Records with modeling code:

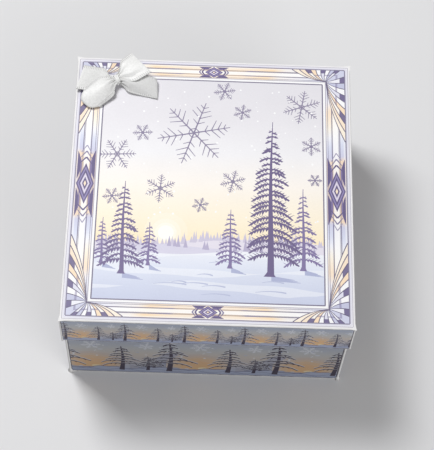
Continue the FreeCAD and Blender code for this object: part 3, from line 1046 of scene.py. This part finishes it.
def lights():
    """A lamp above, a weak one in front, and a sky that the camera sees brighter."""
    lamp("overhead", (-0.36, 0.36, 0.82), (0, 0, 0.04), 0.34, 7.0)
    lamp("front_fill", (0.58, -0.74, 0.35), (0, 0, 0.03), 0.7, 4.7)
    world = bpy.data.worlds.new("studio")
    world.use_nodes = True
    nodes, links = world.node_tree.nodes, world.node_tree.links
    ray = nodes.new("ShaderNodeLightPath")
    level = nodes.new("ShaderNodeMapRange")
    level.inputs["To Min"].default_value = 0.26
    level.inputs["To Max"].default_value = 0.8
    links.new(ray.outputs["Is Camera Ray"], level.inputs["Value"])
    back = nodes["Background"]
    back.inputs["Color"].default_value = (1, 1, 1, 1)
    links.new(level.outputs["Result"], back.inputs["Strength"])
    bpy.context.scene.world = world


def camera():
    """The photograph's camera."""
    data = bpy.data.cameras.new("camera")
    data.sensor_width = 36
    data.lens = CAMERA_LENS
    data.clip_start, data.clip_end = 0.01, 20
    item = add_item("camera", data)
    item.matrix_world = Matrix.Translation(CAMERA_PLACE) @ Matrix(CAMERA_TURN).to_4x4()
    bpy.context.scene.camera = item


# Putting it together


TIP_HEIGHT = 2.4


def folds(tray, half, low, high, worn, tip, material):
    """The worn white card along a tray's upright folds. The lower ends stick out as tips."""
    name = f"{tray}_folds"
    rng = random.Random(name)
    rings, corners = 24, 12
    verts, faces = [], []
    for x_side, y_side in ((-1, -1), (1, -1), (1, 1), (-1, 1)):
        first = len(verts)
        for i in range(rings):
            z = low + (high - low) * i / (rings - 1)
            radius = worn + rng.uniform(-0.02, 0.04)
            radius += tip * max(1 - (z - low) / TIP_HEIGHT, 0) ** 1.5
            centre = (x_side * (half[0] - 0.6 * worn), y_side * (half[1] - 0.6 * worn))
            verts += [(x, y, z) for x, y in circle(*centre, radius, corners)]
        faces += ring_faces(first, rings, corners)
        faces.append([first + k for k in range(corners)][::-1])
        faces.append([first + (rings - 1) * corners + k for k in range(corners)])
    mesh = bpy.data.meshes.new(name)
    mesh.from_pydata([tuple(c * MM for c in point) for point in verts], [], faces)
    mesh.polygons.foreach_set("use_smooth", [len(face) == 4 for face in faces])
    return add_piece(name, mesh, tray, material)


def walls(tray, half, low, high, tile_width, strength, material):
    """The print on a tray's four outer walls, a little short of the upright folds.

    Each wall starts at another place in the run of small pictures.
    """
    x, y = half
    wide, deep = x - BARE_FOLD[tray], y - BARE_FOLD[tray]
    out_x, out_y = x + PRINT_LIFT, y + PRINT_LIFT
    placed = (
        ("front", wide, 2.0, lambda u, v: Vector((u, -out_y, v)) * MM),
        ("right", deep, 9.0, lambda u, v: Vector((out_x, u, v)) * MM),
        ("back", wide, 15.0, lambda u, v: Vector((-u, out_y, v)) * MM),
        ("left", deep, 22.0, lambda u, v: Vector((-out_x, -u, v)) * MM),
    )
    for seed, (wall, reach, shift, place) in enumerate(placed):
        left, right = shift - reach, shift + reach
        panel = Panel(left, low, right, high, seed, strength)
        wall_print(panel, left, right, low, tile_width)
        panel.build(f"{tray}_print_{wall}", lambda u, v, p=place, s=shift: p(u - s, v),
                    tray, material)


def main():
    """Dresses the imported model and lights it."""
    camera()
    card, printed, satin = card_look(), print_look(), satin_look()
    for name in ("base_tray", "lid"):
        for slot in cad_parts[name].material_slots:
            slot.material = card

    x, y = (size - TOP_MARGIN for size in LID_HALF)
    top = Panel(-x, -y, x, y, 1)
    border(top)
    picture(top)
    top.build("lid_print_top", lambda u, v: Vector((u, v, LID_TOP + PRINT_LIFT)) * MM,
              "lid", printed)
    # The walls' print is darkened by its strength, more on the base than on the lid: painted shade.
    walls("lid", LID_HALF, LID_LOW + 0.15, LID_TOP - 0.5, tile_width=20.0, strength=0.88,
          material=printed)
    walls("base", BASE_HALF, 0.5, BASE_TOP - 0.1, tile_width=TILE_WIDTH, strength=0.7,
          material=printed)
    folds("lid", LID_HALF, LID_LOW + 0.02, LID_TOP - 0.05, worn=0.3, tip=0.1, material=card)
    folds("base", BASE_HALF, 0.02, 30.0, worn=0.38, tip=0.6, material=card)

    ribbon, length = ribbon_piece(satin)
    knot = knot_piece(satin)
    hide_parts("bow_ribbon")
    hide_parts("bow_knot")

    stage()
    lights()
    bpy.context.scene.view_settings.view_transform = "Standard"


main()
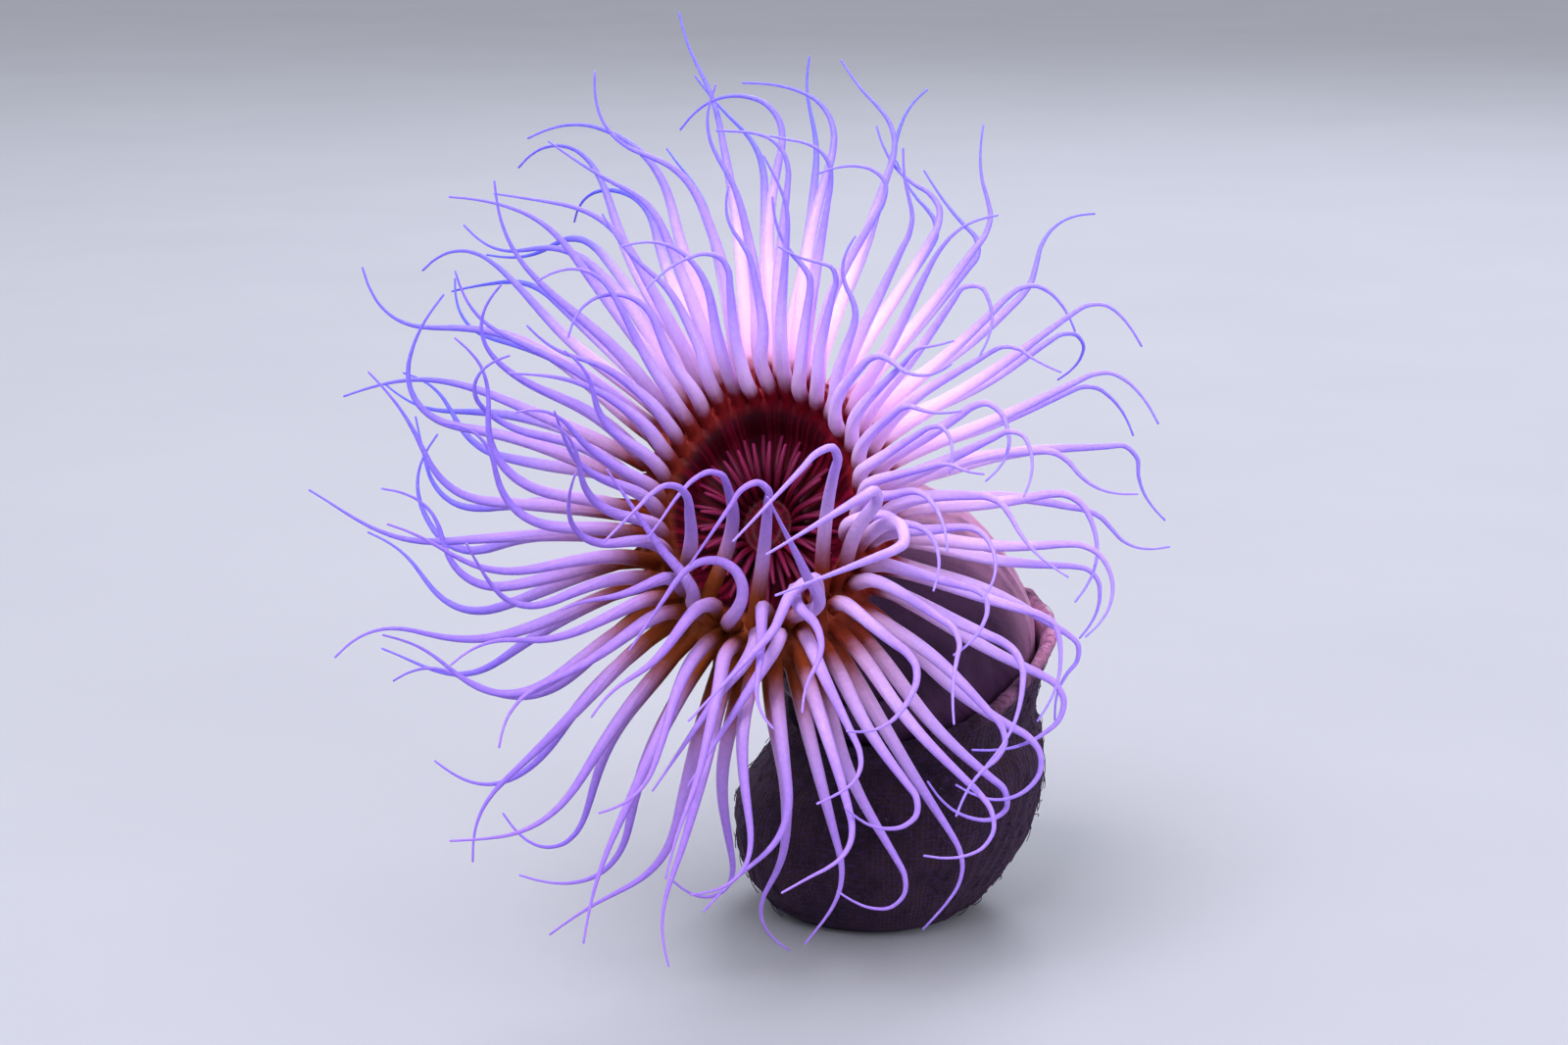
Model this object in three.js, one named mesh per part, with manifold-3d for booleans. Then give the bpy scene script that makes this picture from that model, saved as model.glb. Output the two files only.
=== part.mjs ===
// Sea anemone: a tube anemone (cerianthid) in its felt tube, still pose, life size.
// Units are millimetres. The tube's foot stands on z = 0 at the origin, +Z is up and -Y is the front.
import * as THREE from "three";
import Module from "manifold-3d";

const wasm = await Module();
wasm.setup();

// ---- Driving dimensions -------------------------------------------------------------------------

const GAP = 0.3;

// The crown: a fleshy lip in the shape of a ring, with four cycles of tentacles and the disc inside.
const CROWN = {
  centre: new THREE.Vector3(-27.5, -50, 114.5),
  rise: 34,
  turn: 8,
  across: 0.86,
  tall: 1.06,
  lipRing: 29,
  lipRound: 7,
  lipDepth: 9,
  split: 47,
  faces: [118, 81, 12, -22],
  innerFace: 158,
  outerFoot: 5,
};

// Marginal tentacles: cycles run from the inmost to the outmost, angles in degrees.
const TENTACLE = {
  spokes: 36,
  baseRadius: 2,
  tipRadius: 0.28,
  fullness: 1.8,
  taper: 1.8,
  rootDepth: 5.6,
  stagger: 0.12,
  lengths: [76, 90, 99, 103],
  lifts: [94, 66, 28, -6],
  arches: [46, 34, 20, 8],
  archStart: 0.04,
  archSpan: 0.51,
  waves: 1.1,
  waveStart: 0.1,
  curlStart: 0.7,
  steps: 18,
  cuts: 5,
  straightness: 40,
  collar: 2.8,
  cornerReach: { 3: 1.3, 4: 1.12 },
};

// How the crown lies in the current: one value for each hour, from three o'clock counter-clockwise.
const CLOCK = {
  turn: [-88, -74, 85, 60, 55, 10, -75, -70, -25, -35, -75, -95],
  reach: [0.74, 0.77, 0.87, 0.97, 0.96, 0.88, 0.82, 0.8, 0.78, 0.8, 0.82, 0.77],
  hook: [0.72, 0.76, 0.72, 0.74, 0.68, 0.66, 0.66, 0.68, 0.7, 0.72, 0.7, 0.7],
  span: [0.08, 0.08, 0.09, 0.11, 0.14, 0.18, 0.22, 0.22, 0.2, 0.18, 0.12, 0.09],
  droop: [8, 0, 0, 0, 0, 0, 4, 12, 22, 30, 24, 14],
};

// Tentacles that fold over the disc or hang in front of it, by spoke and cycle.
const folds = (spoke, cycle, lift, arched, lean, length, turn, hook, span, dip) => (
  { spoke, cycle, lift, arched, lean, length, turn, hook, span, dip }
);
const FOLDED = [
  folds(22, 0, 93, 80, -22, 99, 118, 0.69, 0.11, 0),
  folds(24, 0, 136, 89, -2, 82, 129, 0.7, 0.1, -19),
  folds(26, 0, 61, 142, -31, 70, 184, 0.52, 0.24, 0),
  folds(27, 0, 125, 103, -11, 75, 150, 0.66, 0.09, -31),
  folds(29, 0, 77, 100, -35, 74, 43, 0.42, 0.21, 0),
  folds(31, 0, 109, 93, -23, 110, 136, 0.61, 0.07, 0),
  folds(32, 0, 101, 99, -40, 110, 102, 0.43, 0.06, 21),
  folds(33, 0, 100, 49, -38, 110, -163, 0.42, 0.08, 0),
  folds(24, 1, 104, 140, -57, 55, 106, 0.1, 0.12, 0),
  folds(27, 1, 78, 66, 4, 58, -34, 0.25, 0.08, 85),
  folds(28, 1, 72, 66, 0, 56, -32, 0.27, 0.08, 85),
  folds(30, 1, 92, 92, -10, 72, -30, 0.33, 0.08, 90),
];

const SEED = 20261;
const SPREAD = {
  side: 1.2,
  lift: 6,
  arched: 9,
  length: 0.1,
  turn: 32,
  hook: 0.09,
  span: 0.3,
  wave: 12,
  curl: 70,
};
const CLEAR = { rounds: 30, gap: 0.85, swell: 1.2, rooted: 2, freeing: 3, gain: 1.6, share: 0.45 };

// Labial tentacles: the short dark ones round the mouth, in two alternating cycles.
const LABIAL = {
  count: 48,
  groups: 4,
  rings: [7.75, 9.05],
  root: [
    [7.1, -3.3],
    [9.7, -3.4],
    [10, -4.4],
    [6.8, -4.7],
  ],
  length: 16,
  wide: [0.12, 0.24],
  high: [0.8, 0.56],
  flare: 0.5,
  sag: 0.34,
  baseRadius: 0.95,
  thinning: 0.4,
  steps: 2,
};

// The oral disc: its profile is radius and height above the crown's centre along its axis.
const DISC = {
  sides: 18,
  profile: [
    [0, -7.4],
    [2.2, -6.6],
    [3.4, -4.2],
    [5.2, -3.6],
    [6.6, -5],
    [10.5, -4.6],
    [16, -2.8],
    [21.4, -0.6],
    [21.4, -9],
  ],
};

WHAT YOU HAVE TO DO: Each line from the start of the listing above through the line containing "bpy.context.scene.world = world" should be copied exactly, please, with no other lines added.

SOLVED PROBLEM:
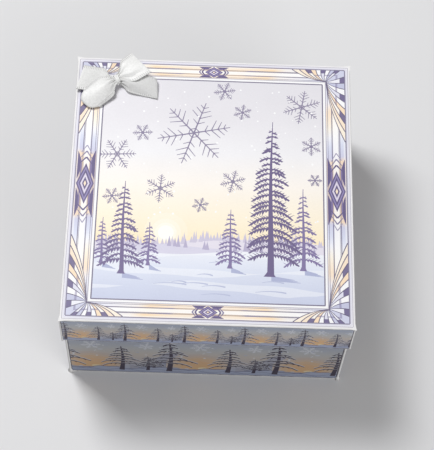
Continue the FreeCAD and Blender code for this object: part 3, from line 1046 of scene.py. This part finishes it.
def lights():
    """A lamp above, a weak one in front, and a sky that the camera sees brighter."""
    lamp("overhead", (-0.36, 0.36, 0.82), (0, 0, 0.04), 0.34, 7.0)
    lamp("front_fill", (0.58, -0.74, 0.35), (0, 0, 0.03), 0.7, 4.7)
    world = bpy.data.worlds.new("studio")
    world.use_nodes = True
    nodes, links = world.node_tree.nodes, world.node_tree.links
    ray = nodes.new("ShaderNodeLightPath")
    level = nodes.new("ShaderNodeMapRange")
    level.inputs["To Min"].default_value = 0.26
    level.inputs["To Max"].default_value = 0.8
    links.new(ray.outputs["Is Camera Ray"], level.inputs["Value"])
    back = nodes["Background"]
    back.inputs["Color"].default_value = (1, 1, 1, 1)
    links.new(level.outputs["Result"], back.inputs["Strength"])
    bpy.context.scene.world = world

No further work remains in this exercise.